Quote the records below word for word, please, from the very first line through the one that contains "inner: 1 where", and nothing beyond it.

········

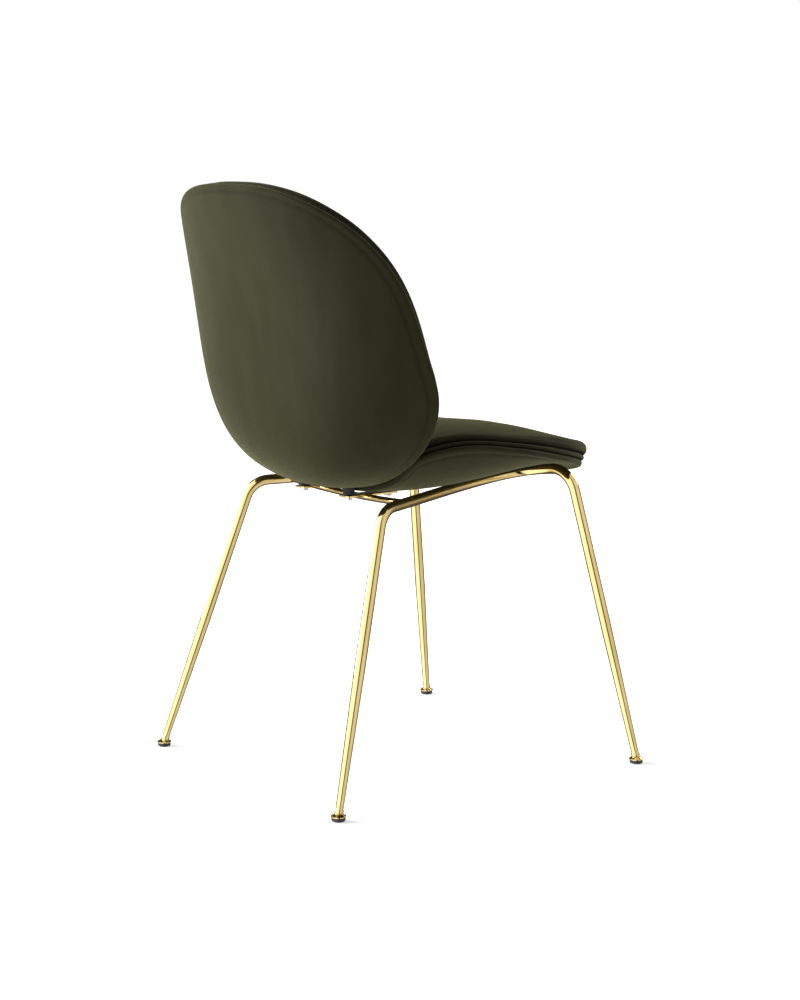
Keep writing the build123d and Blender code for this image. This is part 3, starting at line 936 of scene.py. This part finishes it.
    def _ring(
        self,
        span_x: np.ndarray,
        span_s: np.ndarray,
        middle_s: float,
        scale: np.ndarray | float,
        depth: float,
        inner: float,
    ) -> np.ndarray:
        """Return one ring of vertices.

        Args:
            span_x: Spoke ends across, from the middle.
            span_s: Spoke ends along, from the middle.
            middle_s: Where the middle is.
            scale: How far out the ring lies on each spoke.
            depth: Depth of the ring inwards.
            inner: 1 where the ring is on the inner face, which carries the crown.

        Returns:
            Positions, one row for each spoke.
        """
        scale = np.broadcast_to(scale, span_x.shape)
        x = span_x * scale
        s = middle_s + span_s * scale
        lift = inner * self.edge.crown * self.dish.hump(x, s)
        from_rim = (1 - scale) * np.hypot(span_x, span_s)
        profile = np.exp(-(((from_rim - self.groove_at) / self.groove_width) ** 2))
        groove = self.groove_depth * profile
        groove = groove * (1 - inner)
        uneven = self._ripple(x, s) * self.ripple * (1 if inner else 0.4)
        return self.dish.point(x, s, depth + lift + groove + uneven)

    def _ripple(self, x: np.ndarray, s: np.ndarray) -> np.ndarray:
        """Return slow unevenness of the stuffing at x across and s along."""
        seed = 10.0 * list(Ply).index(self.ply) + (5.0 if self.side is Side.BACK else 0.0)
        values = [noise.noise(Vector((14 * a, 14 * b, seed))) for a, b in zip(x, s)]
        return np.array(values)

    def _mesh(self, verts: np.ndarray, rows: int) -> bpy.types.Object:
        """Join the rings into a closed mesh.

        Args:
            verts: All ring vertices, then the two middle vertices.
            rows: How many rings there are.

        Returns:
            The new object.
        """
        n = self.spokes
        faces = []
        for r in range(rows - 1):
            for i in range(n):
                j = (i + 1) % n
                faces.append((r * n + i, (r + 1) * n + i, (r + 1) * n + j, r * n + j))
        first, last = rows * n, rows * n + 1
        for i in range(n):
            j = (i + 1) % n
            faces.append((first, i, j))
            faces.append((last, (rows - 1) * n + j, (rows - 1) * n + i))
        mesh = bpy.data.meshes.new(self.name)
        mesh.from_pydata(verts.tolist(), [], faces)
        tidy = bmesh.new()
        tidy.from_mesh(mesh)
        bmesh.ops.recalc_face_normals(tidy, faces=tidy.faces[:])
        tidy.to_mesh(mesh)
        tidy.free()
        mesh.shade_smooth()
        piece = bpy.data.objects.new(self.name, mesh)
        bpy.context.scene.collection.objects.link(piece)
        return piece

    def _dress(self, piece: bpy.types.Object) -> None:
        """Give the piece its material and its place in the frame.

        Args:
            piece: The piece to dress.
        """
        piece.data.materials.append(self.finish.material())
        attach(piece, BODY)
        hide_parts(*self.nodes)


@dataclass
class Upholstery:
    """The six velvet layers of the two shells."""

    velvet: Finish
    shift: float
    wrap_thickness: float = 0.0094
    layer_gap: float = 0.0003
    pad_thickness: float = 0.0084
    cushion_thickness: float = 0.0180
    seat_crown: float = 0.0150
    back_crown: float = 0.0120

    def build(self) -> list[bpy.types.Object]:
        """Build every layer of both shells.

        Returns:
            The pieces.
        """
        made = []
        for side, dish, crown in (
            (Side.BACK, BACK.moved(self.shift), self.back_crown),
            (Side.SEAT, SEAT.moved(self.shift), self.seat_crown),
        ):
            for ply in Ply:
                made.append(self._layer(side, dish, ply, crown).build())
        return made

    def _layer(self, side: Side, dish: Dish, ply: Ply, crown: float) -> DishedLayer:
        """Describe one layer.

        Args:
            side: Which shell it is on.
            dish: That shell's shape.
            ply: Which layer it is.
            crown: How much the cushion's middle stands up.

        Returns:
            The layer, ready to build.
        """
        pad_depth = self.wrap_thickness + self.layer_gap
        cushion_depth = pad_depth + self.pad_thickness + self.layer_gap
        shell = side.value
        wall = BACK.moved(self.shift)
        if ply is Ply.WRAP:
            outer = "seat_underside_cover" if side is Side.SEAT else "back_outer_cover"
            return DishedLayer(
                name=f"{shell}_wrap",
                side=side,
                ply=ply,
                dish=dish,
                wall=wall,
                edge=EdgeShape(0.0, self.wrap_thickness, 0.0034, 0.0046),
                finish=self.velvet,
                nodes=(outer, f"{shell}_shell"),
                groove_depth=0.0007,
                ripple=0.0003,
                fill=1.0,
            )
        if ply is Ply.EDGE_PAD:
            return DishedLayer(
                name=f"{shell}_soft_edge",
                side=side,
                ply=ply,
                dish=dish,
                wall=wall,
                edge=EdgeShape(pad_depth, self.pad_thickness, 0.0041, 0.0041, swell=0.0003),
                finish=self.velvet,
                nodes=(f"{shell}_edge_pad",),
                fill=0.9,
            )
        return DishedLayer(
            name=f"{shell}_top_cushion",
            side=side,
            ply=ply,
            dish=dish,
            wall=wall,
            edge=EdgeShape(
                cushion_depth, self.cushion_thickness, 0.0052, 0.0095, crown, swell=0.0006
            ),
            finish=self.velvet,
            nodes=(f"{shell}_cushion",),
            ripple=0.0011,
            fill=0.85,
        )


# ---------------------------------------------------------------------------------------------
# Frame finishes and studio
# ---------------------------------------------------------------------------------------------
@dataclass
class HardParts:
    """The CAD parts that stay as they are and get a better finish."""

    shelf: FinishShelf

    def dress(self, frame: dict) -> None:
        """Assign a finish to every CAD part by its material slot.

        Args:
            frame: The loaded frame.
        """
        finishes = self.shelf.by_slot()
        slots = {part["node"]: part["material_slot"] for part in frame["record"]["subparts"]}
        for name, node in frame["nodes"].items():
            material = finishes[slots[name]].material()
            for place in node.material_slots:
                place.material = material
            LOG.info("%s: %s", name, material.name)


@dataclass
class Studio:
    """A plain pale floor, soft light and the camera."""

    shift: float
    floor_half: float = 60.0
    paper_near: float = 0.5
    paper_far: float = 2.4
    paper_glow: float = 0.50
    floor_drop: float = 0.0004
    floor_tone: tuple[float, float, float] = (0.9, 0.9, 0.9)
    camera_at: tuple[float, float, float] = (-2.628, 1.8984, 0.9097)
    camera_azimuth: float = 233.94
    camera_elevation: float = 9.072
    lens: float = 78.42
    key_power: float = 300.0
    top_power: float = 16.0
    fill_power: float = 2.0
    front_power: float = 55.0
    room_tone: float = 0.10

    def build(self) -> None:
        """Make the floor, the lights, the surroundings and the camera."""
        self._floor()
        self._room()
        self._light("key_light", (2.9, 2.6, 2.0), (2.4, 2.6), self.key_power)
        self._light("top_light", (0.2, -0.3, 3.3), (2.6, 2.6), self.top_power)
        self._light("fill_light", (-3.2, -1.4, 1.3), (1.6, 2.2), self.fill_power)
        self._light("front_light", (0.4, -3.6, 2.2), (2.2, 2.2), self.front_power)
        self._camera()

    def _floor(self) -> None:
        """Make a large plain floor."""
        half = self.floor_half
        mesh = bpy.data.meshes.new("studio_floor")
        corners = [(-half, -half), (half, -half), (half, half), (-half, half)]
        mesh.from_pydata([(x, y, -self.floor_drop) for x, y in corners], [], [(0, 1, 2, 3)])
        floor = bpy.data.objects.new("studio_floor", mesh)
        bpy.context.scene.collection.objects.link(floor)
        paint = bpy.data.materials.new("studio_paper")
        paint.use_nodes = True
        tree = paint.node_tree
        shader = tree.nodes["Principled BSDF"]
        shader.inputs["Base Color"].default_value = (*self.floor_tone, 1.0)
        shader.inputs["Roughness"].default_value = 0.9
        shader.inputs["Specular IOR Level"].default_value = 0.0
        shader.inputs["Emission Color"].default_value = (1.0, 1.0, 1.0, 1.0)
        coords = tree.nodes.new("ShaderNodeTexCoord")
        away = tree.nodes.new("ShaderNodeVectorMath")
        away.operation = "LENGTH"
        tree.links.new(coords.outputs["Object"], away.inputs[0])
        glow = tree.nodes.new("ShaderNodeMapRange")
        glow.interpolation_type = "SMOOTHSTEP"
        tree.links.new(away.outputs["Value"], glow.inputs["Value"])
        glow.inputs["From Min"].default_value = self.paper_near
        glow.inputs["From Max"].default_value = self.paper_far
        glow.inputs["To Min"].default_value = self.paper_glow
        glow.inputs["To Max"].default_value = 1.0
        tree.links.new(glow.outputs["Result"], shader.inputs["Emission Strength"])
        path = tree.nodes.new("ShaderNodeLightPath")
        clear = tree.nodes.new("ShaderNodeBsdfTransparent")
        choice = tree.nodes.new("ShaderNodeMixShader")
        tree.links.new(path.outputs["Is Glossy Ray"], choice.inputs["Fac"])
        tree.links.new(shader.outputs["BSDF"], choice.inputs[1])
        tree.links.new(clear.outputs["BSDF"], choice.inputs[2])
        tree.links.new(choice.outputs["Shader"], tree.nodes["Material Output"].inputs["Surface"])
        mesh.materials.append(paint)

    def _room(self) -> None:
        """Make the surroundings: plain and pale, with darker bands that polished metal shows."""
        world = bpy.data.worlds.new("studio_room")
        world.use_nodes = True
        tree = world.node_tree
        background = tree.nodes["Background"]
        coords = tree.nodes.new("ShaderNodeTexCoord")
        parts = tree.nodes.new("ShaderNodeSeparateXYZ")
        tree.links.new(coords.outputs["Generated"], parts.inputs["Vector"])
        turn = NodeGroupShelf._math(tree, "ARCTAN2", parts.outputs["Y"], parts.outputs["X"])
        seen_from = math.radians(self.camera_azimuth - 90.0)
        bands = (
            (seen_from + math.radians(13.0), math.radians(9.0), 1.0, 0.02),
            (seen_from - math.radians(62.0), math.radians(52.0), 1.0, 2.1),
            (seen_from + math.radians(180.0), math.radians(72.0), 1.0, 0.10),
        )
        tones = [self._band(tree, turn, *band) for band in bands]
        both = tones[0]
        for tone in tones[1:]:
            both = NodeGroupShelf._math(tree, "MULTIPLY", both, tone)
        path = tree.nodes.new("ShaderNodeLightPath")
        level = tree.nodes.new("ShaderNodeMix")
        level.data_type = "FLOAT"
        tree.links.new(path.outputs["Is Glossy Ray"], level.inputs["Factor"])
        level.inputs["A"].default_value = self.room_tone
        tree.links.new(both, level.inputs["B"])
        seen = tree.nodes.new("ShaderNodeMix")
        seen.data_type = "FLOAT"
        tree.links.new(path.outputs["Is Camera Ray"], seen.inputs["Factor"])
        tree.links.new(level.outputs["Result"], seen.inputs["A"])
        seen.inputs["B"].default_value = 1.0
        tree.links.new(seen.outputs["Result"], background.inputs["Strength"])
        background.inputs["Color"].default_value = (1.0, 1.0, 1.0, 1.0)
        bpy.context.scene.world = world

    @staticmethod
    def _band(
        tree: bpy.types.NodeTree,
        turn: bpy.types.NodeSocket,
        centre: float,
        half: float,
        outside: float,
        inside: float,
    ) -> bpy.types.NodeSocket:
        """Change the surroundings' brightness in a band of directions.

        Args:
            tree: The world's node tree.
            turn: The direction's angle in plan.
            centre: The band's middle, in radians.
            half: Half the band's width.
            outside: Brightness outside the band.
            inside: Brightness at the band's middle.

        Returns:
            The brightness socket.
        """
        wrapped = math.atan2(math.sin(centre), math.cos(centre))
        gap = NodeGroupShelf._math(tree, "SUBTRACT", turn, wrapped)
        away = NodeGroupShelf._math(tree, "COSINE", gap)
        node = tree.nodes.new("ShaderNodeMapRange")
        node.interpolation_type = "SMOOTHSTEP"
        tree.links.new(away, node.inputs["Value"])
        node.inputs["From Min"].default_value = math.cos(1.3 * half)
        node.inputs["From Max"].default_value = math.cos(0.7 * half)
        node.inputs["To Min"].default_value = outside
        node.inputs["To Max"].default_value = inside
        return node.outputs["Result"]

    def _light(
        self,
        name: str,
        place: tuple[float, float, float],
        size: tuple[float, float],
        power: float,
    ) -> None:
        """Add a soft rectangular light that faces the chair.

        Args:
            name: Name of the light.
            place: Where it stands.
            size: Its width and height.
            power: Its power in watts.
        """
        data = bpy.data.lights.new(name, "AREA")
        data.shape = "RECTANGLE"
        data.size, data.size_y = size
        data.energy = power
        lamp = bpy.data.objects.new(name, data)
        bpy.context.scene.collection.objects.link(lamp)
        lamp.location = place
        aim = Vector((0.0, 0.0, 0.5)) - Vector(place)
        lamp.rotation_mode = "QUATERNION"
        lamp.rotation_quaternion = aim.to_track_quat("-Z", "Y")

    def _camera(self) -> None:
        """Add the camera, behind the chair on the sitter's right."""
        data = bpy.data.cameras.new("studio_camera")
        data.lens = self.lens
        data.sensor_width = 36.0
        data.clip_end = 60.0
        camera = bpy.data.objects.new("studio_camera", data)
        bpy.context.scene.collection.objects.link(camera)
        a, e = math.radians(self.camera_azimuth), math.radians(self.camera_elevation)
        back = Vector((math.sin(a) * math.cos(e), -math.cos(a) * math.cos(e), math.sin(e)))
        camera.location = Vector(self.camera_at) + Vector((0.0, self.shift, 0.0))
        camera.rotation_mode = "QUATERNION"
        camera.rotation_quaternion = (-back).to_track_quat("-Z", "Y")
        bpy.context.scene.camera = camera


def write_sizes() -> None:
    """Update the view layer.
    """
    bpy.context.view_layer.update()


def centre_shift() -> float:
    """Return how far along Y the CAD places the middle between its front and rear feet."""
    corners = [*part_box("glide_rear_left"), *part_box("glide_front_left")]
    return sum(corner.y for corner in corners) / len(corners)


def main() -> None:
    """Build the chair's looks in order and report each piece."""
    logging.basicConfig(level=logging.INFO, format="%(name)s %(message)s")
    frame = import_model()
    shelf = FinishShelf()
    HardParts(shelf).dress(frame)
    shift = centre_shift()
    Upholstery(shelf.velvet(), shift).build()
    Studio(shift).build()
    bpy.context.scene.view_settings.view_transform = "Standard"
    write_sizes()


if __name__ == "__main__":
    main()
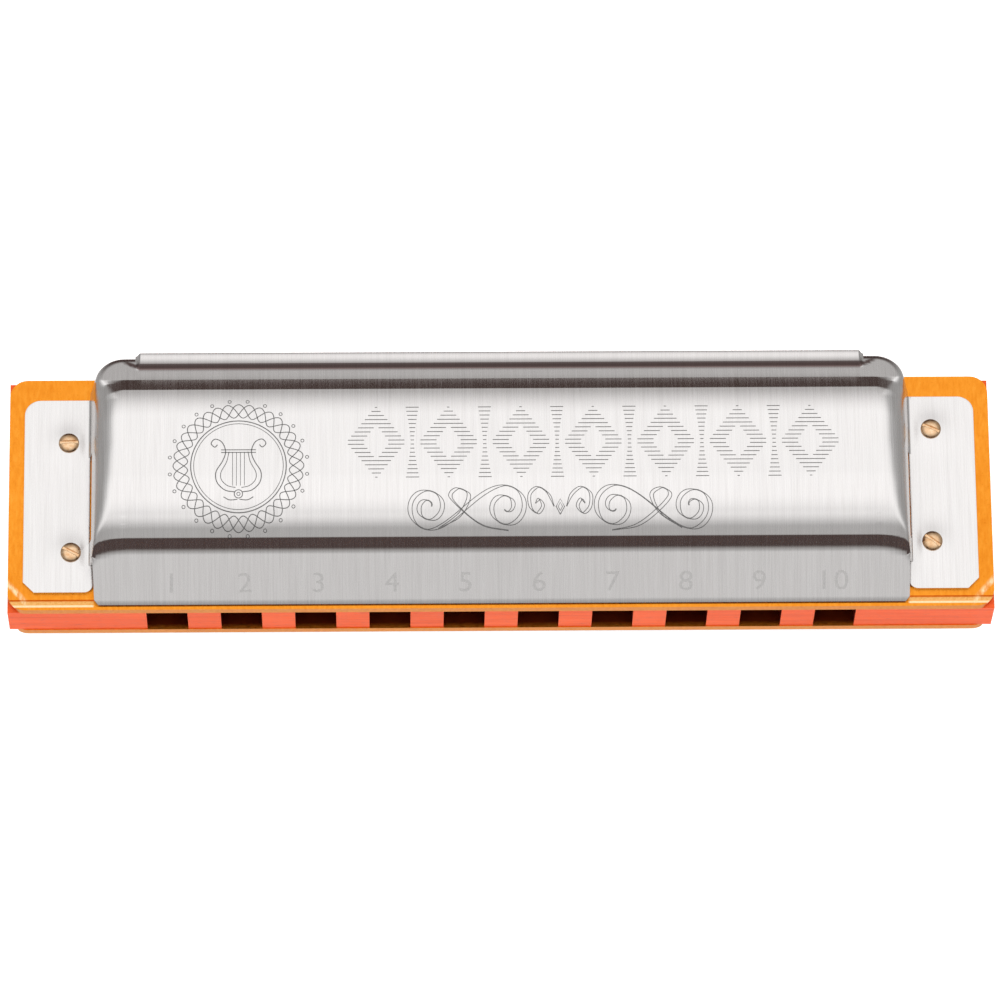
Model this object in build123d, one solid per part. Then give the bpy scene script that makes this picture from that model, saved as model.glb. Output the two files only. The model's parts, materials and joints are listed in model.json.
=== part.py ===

········

• TASK OUTPUT
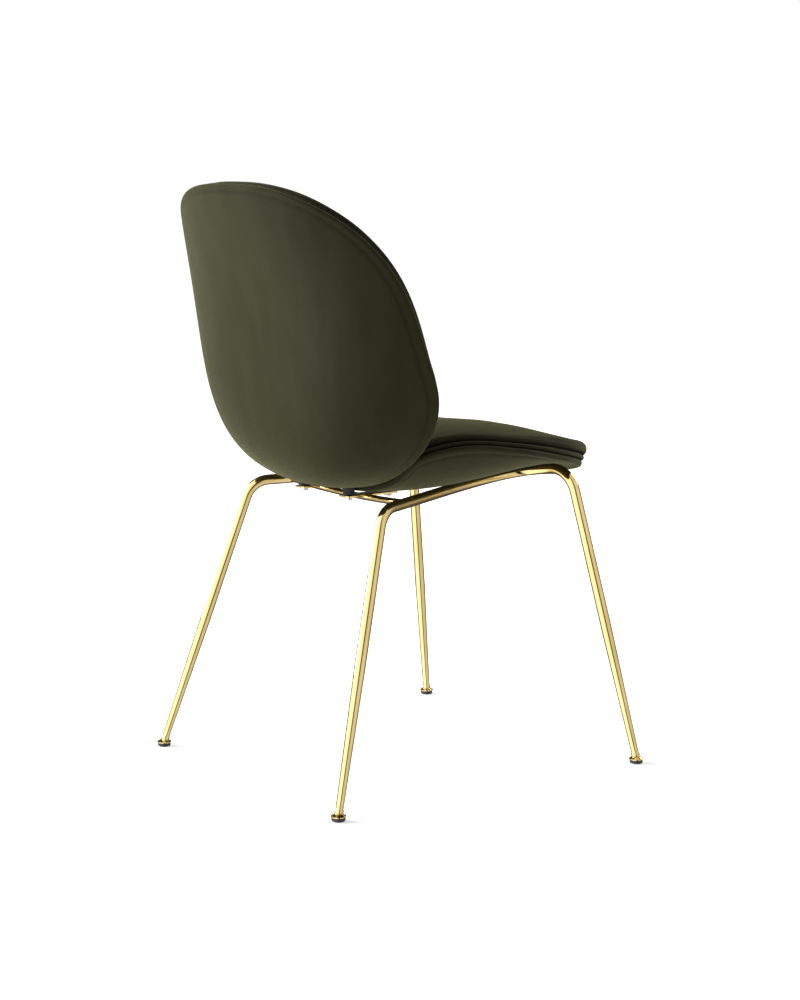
Keep writing the build123d and Blender code for this image. This is part 3, starting at line 936 of scene.py. This part finishes it.
    def _ring(
        self,
        span_x: np.ndarray,
        span_s: np.ndarray,
        middle_s: float,
        scale: np.ndarray | float,
        depth: float,
        inner: float,
    ) -> np.ndarray:
        """Return one ring of vertices.

        Args:
            span_x: Spoke ends across, from the middle.
            span_s: Spoke ends along, from the middle.
            middle_s: Where the middle is.
            scale: How far out the ring lies on each spoke.
            depth: Depth of the ring inwards.
            inner: 1 where the ring is on the inner face, which carries the crown.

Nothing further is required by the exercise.